There were moments when fragrance helped me navigate grief, uncertainty and periods when my mind was moving too quickly. I am not interested in creating comfort for the sake of comfort. I am interested in creating experiences that trigger something: a memory, an emotion, a question, a new perspective. The most meaningful experiences in life rarely happen inside our comfort zones.

What does a scene smell like before language catches up with it?

I'm not entirely sure I agree with the premise of the question. In most great films, the dialogue is only one element among many: the music, the pacing, the visuals, the acting, the atmosphere are all working together. For me, asking what a scene smells like before language catches up with it is a bit like asking what a kitchen smells like before cooking begins. The answer depends entirely on the ingredients.

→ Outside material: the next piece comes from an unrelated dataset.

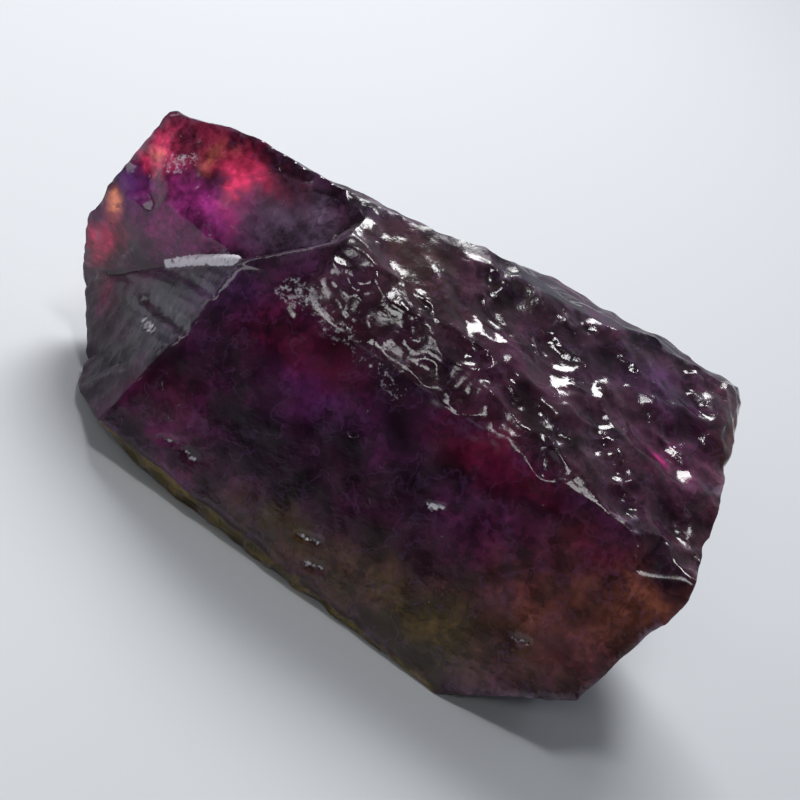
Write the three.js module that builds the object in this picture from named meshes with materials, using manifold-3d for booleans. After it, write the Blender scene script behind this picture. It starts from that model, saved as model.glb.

Sometimes a scene feels cold. Sometimes hopeful. Sometimes lonely. Sometimes dangerous. Those emotional qualities are usually what guide me toward a scent. I am less interested in translating individual words and more interested in translating the overall experience. The feeling the scene leaves behind. The emotional residue. That is usually where the fragrance begins.


Closing Thought by Seongnam Christian Choi Chevalier

People often describe Moth and Rabbit as a perfume house inspired by films.
I actually see it differently.

“The films were never the destination.
They were never even the source material.
They were coordinates.”

They helped me locate emotional territories that were otherwise difficult to describe.

The real subject has always been human experience — how we process memory, loss, desire, transformation, healing and connection. Cinema gave me a language when I struggled to find one myself. Fragrance became one medium among many through which that conversation could continue. Everything we create is ultimately an attempt to make invisible emotional experiences tangible. That, more than cinema or perfume, is what Moth and Rabbit is about. Because at the end of the day, art, scent and human connection all have the ability to remind us that we are not alone.